Underwriting

Seasoning

The minimum length of time you must own a property (or hold funds in an account) before a lender will lend on its current appraised value or accept the funds. Critical to BRRRR refinance timing.

Seasoning is a lender's requirement that something has existed for a minimum period of time before they'll rely on it. In investor lending it shows up in two main forms — title seasoning and funds seasoning — and both can make or break a deal's timing.

Title (ownership) seasoning

The big one for investors. Title seasoning is how long you must have owned a property before a lender will base a refinance on its current appraised value rather than your original purchase price.

This matters enormously for BRRRR and flips:

  • You buy a distressed house for $150,000 and rehab it to a $275,000 value.
  • A lender with a 6-month seasoning rule will, before 6 months, only lend against your $150,000 cost basis.
  • After the seasoning period, they'll lend against the $275,000 appraised value — unlocking far more cash.

Seasoning requirements vary widely: some DSCR lenders have no seasoning and refinance at appraised value immediately; others require 3, 6, or 12 months. Knowing your refinance lender's rule before you buy is essential to BRRRR planning.

Funds (reserve) seasoning

Lenders also season cash. Funds for your down payment and reserves often must sit in your account for 60–90 days so the lender knows they're genuinely yours, not a last-minute gift or undisclosed loan. A large, unexplained recent deposit triggers a source-of-funds inquiry.

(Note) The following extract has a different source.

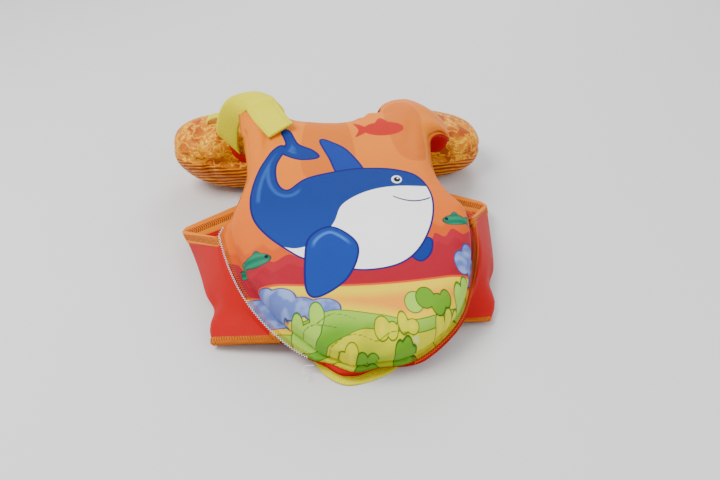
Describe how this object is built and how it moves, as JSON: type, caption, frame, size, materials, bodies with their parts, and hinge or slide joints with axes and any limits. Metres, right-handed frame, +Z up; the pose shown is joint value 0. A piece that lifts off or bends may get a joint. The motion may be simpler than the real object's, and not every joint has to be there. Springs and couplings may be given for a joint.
{
  "type": "child swim float vest",
  "caption": "Child's padded swim float vest lying flat, with a printed foam chest float, two shoulder arches, foam collar, neoprene side wings, webbing and an undone back buckle.",
  "frame": {"origin": "centre of the model's box in X and Y, on the surface that the vest lies on", "axes": "+Z up, -Y the vest's hem end, +Y its collar end, +X the right-hand side seen from the hem"},
  "size_m": [0.424, 0.464, 0.1529],
  "materials": {
    "print": "printed stretch knit laminated on foam, soft sheen",
    "foam": "closed-cell foam, matte",
    "red": "smooth neoprene laminate, soft sheen",
    "binding": "ribbed knit tape, matte",
    "webbing": "woven polyester webbing, matte",
    "golden": "printed stretch knit over foam, soft sheen",
    "stripes": "printed stretch knit over foam, soft sheen",
    "buckle": "moulded acetal"
  },
  "bodies": {
    "chest": {"chest_front_cover": "print", "chest_back_cover": "red", "chest_foam_front": "foam", "chest_foam_middle": "foam", "chest_foam_back": "foam", "left_shoulder_cover": "print", "right_shoulder_cover": "print", "left_shoulder_foam": "foam", "right_shoulder_foam": "foam", "left_shoulder_lining": "red", "right_shoulder_lining": "red", "shoulder_strap_wrap": "webbing"},
    "strap_end": {"strap_end_tab": "webbing"},
    "crotch_loop": {"crotch_strap": "webbing"},
    "collar": {"collar_top_cover": "golden", "collar_bottom_cover": "stripes", "collar_foam_left": "foam", "collar_foam_centre": "foam", "collar_foam_right": "foam", "left_collar_tab": "red", "right_collar_tab": "red", "collar_hang_loop": "webbing"},
    "left_wing": {"left_side_panel": "red", "left_armhole_binding": "binding", "left_hem_binding": "binding", "left_back_panel": "red", "left_belt_webbing": "webbing", "buckle_male_base": "buckle"},
    "right_wing": {"right_side_panel": "red", "right_armhole_binding": "binding", "right_hem_binding": "binding", "right_back_panel": "red", "right_belt_webbing": "webbing", "buckle_female": "buckle"},
    "prong_front": {"buckle_prong_front": "buckle"},
    "prong_rear": {"buckle_prong_rear": "buckle"},
    "slider": {"belt_slider": "buckle"}
  },
  "joints": [
    {"name": "collar_fold", "type": "hinge", "parent": "chest", "child": "collar", "pos_m": [0, 0.15638, 0.10151], "axis": [1, 0, 0], "range_deg": [0, 80]},
    {"name": "left_wing_swing", "type": "hinge", "parent": "chest", "child": "left_wing", "pos_m": [-0.0849, -0.1931, 0.0197], "axis": [-0.4177, 0.8563, 0.3036], "range_deg": [0, 80]},
    {"name": "right_wing_swing", "type": "hinge", "parent": "chest", "child": "right_wing", "pos_m": [0.0849, -0.1931, 0.0197], "axis": [-0.4177, -0.8563, -0.3036], "range_deg": [0, 80]},
    {"name": "strap_end_lift", "type": "hinge", "parent": "chest", "child": "strap_end", "pos_m": [-0.091, 0.10593, 0.14681], "axis": [-0.891, -0.4374, -0.1215], "range_deg": [0, 100]},
    {"name": "crotch_strap_swing", "type": "hinge", "parent": "chest", "child": "crotch_loop", "pos_m": [0, -0.174, 0.0012], "axis": [1, 0, 0], "range_deg": [0, 60]},
    {"name": "slider_slide", "type": "slide", "parent": "left_wing", "child": "slider", "axis": [1, 0, 0], "range_m": [-0.008, 0.012]},
    {"name": "prong_front_squeeze", "type": "hinge", "parent": "left_wing", "child": "prong_front", "pos_m": [-0.0255, -0.0315, 0.0047], "axis": [0, 0, 1], "range_deg": [0, 7], "stiffness_Nm_per_rad": 0.05},
    {"name": "prong_rear_squeeze", "type": "hinge", "parent": "left_wing", "child": "prong_rear", "pos_m": [-0.0255, -0.0085, 0.0047], "axis": [0, 0, 1], "range_deg": [-7, 0], "stiffness_Nm_per_rad": 0.05}
  ],
  "couplings": [
    {"joint": "prong_rear_squeeze", "follows": "prong_front_squeeze", "ratio": -1}
  ]
}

Payment / mortgage seasoning

Some programs require a number of on-time payments on the existing loan before refinancing, or a seasoning period after a prior refinance or a derogatory credit event (bankruptcy, foreclosure).

Why seasoning exists

Seasoning protects lenders from inflated values and property-flipping fraud. A property bought and refinanced the same week at triple the price is a red flag; requiring time (and a real appraisal) guards against manufactured equity.

Practical takeaway

Seasoning is a timing constraint, not a cost — but it can strand your capital if ignored. The single most important question for any BRRRR or quick refinance is: "What's your seasoning requirement to lend on appraised value?" Build your hold timeline around the answer.

Frequently asked questions

How long is the seasoning period for a cash-out refinance?

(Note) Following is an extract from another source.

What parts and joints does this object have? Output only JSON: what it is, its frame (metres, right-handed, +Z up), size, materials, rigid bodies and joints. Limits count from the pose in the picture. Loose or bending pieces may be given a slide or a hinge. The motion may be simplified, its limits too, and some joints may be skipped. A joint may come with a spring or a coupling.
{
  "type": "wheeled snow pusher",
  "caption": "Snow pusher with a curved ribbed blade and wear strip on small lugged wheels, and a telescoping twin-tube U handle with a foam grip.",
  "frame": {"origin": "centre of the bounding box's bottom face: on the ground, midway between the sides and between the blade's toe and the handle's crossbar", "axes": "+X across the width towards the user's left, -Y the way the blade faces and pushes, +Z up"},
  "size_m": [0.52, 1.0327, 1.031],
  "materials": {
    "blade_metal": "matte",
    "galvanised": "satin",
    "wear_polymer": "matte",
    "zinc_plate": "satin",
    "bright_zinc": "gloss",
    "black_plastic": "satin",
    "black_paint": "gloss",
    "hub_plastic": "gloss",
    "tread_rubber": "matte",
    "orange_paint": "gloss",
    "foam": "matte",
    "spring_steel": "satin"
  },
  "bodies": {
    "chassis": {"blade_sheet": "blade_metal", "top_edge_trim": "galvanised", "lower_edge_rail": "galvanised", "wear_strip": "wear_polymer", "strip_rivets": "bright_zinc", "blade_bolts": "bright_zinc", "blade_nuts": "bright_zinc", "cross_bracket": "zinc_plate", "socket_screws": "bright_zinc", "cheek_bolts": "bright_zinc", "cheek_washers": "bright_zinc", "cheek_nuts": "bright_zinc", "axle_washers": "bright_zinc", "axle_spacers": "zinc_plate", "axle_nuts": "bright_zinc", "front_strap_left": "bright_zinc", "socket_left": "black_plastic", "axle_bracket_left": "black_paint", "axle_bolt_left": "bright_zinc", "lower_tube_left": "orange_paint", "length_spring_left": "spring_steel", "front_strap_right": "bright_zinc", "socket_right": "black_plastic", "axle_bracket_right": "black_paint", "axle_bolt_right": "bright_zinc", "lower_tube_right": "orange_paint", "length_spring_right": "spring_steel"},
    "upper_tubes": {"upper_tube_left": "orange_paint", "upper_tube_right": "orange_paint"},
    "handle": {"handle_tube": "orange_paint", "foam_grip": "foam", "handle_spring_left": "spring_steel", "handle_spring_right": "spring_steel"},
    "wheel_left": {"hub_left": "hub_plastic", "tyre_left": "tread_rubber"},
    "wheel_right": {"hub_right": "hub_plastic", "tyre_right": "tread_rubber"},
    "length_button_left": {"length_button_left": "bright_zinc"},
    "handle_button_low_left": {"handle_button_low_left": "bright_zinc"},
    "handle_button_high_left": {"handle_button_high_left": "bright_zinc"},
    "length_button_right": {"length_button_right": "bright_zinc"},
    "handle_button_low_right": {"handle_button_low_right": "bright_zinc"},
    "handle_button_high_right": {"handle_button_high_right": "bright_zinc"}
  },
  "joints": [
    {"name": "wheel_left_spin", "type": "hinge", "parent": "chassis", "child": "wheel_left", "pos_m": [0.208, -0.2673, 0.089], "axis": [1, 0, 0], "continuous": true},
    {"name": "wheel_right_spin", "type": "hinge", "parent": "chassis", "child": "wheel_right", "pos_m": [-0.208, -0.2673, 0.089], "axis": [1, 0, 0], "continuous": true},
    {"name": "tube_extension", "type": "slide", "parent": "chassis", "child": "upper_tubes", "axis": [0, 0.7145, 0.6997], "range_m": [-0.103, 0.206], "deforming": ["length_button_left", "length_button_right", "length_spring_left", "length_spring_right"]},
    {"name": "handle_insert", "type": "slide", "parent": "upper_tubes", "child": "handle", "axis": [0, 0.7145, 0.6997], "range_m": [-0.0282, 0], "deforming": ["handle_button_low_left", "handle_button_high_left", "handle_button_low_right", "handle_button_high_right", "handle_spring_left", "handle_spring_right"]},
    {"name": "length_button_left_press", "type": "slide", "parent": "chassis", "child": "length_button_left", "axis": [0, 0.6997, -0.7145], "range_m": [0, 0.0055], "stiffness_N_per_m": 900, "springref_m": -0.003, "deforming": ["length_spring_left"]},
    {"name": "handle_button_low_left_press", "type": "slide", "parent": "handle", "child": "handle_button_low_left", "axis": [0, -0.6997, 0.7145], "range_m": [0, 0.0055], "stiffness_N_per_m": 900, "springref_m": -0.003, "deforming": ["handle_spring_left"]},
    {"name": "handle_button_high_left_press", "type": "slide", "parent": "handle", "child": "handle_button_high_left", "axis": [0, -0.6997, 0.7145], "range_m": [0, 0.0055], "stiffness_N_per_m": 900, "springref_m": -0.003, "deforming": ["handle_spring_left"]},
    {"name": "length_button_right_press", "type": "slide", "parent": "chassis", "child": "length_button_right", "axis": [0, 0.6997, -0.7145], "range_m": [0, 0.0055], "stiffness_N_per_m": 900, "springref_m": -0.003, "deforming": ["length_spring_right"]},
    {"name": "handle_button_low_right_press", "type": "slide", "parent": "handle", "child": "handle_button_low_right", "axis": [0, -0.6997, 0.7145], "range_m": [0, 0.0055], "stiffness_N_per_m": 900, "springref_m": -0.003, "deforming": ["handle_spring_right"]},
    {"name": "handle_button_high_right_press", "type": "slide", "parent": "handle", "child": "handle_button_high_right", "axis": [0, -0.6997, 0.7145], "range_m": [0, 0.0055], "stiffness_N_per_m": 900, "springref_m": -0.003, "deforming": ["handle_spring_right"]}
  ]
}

It ranges from zero to 12 months depending on the lender. Some DSCR lenders refinance at the appraised value with no seasoning; many require 3–6 months of ownership before lending on appraised value instead of your purchase price. Always confirm the specific rule before buying a BRRRR deal.

Why do lenders require funds to be seasoned?

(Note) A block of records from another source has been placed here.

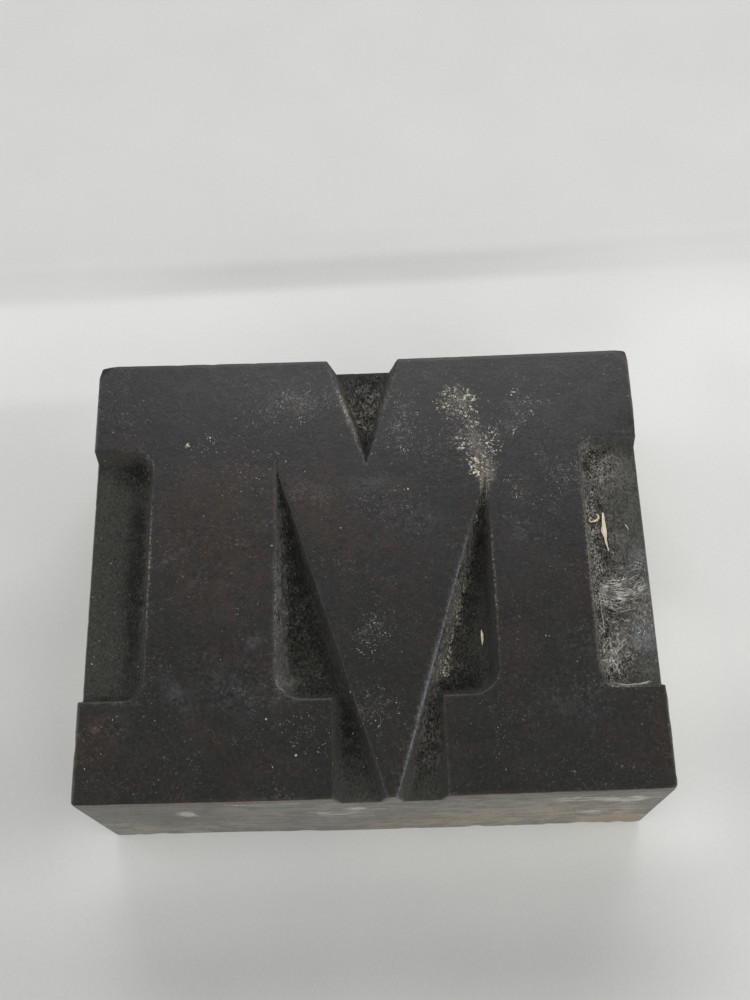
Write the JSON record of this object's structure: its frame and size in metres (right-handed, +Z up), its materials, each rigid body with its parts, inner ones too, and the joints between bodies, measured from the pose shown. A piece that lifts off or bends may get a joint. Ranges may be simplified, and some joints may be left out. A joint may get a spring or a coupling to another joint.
{
  "type": "wood type letter",
  "caption": "Type-high hardwood block with a reversed slab-serif capital M left in relief by tapered routed counters.",
  "frame": {"origin": "middle of the block's foot, the flat underside that stands on the press bed", "axes": "+Z up through the printing face, +Y towards the letter's head, +X towards its light stem, as the face is seen from above"},
  "size_m": [0.0658, 0.0542, 0.0236],
  "materials": {
    "inked_wood": "ink-stained and oiled, satin, dusty in the counters"
  },
  "bodies": {
    "root": {"type_block": "inked_wood"}
  },
  "joints": []
}
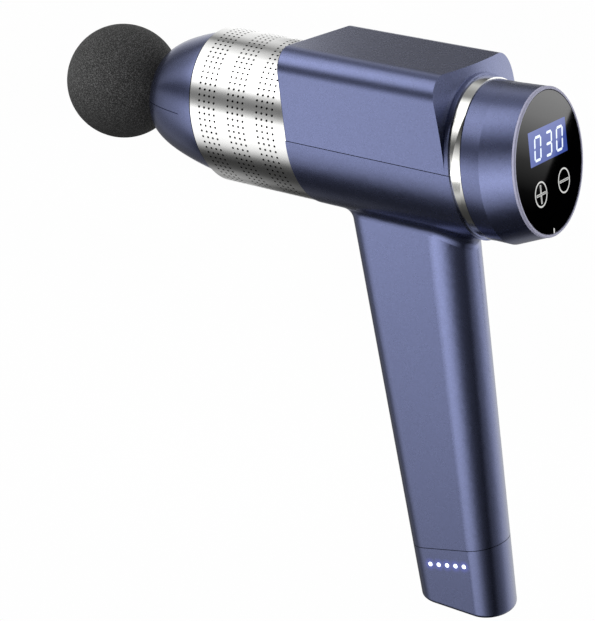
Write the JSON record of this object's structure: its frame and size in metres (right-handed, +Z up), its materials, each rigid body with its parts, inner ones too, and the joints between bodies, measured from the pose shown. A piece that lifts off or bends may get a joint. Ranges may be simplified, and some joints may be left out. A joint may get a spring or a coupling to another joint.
{
  "type": "massage gun",
  "caption": "Handheld percussion massage gun: boxed motor housing, perforated metal sleeve, tubular handle, round touch display and a removable foam ball head",
  "frame": {"origin": "on the stroke axis of the piston, where the slanted front parting plane of the motor housing crosses it", "axes": "+X along the barrel from the head towards the display, +Y across the body, +Z up; the handle runs down and back from the barrel; the piston is drawn at the middle of its stroke"},
  "size_m": [0.2386, 0.0658, 0.2314],
  "materials": {
    "paint": "satin metallic lavender blue",
    "steel": "polished, perforated",
    "silver": "brushed ring",
    "black_plastic": "moulded",
    "glass": "black display window",
    "foam": "charcoal closed-cell foam",
    "rubber": "matt",
    "aluminium": "die cast",
    "bright_steel": "ground",
    "bronze": "sintered",
    "copper": "enamelled wire",
    "board": "solder mask",
    "cell": "shrink sleeve",
    "led": "diffusing"
  },
  "bodies": {
    "root": {"front_cone": "paint", "muzzle_seal": "rubber", "perforated_sleeve": "steel", "sleeve_liner": "black_plastic", "housing_upper": "paint", "housing_lower": "paint", "trim_ring": "silver", "display_cap": "paint", "display_bezel": "paint", "display_glass": "glass", "touch_board": "board", "display_module": "black_plastic", "control_board": "board", "board_components": "black_plastic", "board_screws": "bright_steel", "chassis": "aluminium", "suspension_grommets": "rubber", "suspension_screws": "bright_steel", "front_isolator": "rubber", "guide_bush": "bronze", "wiper_seal": "rubber", "motor_base": "aluminium", "motor_screws": "bright_steel", "motor_bearings": "bright_steel", "stator_core": "bright_steel", "stator_windings": "copper", "battery_cells": "cell", "nickel_strips": "silver", "cell_holders": "black_plastic", "battery_board": "board", "end_cap": "paint", "led_light_pipes": "led", "led_board": "board", "end_cap_screw": "bright_steel", "rocker_body": "black_plastic", "charge_port": "silver"},
    "rotor": {"rotor_bell": "black_plastic", "rotor_magnets": "silver", "motor_shaft": "bright_steel", "crank_disc": "bright_steel"},
    "plunger": {"piston": "bright_steel", "wrist_pin": "bright_steel"},
    "rod": {"connecting_rod": "aluminium", "small_end_bush": "bronze", "big_end_bearing": "bright_steel", "crank_pin": "bright_steel"},
    "head": {"head_stem": "black_plastic", "head_o_ring": "rubber", "head_ball": "foam"},
    "rocker": {"power_rocker": "black_plastic"}
  },
  "joints": [
    {"name": "motor_spin", "type": "hinge", "parent": "root", "child": "rotor", "pos_m": [0.031, 0, 0.02], "axis": [0, 0, 1], "continuous": true},
    {"name": "piston_stroke", "type": "slide", "parent": "root", "child": "plunger", "axis": [1, 0, 0], "range_m": [-0.006, 0.006]},
    {"name": "rod_swing", "type": "hinge", "parent": "plunger", "child": "rod", "pos_m": [-0.01057, 0, 0], "axis": [0, 0, 1], "range_deg": [-16.4, 0]},
    {"name": "head_removal", "type": "slide", "parent": "plunger", "child": "head", "axis": [-1, 0, 0], "range_m": [0, 0.04]},
    {"name": "power_rock", "type": "hinge", "parent": "root", "child": "rocker", "pos_m": [0.076, 0, -0.1896], "axis": [0, 1, 0], "range_deg": [-8, 8]}
  ]
}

To verify the money for your down payment and reserves is genuinely yours and not an undisclosed loan or last-minute gift that you'd have to repay. Funds typically need to sit in your account 60–90 days; a large unexplained recent deposit will trigger a source-of-funds inquiry.

Can I find a no-seasoning DSCR lender?

Yes. Some DSCR lenders offer no-seasoning or short-seasoning programs that refinance at the current appraised value right away, which is ideal for BRRRR investors. They may price slightly differently, so weigh the faster capital recovery against any rate or fee difference.